Inasmuch as these activities adversely affect the navigable waters of the United States by, among other things, impairing the commercial, navigational and recreational use of these waters, and, inasmuch as they constitute an unlawful encroachment upon the public domain, defendant's activities amount to a public nuisance in violation of federal common law and, as such, are subject to abatement at the instance of the Government. See Illinois v. City of Milwaukee, 406 U.S. 91, 92 S. Ct. 1385, 31 L. Ed. 2d 712 (1972); New Jersey v. New York City, 283 U.S. 473, 51 S. Ct. 519, 75 L. Ed. 1176 (1931); New York v. New Jersey, 256 U.S. 296, 41 S. Ct. 492, 65 L. Ed. 937 (1921); Georgia v. Tennessee Copper Co., 206 U.S. 230, 238, 27 S. Ct. 618, 51 L. Ed. 1038 (1907); In re Debs, 158 U.S. 564, 15 S. Ct. 900, 39 L. Ed. 1092 (1895); Denney v. United States, 185 F.2d 108 (10th Cir. 1950); United States v. United States Steel Co., 356 F. Supp. 556 (N.D. Ill. 1973); Commonwealth v. S. Covington & C. St. R.R., 181 Ky. 459, 205 S.W. 581 (1918); and Attorney General v. Richards, 2 Anstr. 603, 3 Rev. Rep. 632 (Ex. 1795). Note, Developments in the Law-Injunctions, 78 HARV. L. REV. 994 (1965).
Alternatively, the United States is entitled to a permanent injunction because it has established that irreparable injury to the environment, commerce and recreation has and will result, if defendant is allowed to continue its operations.
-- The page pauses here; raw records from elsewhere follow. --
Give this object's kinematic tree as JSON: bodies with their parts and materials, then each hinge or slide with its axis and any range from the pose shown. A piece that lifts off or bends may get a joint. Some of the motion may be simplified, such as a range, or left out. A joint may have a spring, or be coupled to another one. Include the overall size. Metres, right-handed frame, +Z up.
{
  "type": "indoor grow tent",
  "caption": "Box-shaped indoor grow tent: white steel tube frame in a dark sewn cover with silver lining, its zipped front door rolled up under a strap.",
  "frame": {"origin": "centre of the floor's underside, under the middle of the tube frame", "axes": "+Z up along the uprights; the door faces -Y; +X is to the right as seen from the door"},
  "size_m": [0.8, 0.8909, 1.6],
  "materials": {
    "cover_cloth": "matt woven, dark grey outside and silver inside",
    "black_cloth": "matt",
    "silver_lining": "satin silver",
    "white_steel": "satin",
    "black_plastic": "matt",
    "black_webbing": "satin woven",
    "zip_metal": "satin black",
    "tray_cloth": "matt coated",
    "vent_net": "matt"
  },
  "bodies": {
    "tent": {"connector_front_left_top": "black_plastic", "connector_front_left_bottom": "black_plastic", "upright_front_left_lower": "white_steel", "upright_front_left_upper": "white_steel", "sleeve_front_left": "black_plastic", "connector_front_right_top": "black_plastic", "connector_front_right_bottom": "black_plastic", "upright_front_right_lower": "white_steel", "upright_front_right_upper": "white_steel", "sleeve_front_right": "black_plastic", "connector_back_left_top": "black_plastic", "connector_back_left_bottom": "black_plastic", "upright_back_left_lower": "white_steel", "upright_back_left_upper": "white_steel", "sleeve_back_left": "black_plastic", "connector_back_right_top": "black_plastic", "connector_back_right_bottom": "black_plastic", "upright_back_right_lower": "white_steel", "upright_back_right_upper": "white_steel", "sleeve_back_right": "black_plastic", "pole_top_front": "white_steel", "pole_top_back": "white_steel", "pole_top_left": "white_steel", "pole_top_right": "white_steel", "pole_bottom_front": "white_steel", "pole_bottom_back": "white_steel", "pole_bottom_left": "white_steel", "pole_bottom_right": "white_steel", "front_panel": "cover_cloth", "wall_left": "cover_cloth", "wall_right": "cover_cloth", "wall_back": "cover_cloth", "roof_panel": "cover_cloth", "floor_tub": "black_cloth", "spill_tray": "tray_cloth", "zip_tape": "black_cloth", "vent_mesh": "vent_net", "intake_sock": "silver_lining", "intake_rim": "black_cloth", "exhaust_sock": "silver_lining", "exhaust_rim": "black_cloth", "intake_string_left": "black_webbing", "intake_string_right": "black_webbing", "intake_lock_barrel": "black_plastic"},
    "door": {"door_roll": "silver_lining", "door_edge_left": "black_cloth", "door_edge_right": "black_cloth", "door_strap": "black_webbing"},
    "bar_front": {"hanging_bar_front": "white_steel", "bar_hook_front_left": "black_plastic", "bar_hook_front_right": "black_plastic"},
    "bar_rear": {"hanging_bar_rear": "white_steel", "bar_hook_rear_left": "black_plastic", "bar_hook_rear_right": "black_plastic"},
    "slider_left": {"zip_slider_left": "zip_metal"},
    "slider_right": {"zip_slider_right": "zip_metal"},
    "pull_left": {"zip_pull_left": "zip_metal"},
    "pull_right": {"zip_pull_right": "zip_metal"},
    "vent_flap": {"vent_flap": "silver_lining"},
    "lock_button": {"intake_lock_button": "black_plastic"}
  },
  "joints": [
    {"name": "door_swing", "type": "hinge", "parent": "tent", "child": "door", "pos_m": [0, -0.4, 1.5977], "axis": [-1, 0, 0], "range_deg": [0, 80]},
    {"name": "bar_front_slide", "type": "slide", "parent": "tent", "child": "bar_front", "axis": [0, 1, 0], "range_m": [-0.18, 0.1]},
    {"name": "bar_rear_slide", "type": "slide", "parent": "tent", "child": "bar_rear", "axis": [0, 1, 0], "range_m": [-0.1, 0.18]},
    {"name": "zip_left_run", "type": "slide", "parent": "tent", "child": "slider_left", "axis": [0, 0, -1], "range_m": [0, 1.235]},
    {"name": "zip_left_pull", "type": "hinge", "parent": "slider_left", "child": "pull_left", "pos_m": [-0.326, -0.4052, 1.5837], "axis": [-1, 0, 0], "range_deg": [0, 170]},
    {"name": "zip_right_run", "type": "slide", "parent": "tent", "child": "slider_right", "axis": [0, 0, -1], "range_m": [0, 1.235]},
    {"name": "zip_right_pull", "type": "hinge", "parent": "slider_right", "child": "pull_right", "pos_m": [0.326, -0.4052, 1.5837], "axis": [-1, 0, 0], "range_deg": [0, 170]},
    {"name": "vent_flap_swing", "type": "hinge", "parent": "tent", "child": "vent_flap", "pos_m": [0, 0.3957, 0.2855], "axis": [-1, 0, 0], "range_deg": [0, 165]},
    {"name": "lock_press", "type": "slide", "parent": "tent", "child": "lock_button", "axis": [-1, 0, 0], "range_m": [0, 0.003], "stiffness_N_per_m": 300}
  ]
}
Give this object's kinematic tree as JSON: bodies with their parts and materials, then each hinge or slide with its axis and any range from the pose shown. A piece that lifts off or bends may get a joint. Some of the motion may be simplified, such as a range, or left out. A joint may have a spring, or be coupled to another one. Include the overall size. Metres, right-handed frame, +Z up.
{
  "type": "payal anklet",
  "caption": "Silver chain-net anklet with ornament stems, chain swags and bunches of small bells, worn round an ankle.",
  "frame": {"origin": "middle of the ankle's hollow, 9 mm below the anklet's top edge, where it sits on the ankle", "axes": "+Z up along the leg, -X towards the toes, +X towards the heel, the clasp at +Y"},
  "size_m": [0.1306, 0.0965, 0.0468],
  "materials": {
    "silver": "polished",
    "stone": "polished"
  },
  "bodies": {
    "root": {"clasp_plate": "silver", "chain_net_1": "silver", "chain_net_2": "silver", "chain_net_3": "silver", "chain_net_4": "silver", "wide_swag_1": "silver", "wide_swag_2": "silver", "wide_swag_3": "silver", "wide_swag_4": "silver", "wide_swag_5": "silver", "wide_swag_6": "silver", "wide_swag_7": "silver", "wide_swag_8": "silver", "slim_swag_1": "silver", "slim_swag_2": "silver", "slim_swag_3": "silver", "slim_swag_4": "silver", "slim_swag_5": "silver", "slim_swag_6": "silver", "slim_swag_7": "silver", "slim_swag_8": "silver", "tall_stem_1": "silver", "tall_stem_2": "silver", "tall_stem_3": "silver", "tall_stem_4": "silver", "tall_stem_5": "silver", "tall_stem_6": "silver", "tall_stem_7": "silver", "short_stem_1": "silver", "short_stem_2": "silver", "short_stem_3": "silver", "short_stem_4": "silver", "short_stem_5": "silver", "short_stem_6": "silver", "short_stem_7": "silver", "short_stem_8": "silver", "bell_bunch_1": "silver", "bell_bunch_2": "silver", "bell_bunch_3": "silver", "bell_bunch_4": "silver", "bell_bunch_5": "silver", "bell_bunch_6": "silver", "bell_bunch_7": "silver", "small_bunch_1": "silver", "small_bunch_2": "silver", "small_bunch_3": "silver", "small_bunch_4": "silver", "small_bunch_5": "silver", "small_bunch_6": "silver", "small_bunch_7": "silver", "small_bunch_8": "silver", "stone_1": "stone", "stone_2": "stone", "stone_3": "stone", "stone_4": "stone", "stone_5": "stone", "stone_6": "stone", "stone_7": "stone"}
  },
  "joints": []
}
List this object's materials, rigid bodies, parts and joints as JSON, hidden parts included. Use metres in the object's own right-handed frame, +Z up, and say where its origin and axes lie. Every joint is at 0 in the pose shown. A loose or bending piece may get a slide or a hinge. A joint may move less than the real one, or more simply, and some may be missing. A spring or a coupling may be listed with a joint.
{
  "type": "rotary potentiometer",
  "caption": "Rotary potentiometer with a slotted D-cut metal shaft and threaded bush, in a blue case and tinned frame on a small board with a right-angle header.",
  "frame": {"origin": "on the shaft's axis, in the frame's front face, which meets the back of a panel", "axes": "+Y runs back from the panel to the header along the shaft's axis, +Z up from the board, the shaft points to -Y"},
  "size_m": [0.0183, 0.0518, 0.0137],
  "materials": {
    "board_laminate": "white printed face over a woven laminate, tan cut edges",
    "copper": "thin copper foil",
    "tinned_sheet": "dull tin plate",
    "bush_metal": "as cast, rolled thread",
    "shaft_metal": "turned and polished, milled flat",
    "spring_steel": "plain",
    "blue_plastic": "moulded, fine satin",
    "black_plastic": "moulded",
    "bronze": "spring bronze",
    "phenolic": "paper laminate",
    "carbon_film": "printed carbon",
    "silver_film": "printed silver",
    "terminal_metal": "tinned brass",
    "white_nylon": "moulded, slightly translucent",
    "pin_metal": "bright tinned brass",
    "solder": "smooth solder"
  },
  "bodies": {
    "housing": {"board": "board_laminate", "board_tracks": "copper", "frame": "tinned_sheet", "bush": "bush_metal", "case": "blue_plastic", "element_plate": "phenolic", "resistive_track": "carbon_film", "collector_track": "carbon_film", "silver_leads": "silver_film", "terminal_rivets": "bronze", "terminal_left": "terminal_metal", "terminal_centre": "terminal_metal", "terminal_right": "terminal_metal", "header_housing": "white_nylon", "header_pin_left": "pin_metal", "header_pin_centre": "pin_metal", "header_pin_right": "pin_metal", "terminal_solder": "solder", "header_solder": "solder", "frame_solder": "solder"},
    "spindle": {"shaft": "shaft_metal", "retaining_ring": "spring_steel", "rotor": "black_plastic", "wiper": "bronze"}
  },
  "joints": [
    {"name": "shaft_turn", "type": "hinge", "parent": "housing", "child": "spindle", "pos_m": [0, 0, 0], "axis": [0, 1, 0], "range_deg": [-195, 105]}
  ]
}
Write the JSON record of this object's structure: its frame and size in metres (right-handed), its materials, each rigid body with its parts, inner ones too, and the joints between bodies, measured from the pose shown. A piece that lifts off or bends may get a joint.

In accordance with the views expressed hereinabove, it is on this 13th day of June, 1973 hereby ORDERED, ADJUDGED and DECREED that defendant, Stoeco Homes, Inc., its directors, officers, agents, servants, employees, attorneys, successors and assigns and each of them, and all persons, firms, and corporations acting under, through or for it or in active concert or privity with it, be permanently enjoined and restrained from engaging in or permitting, suffering, or causing, directly or indirectly, any dredge, fill or construction operations in an area of Ocean City, New Jersey, bordered by Bay Avenue, Tennessee Avenue, Spruce Road and the Back Thorofare of the Intracoastal Waterway, without the prior recommendation of the Army Corps of Engineers and approval of the Secretary of the Army. No costs.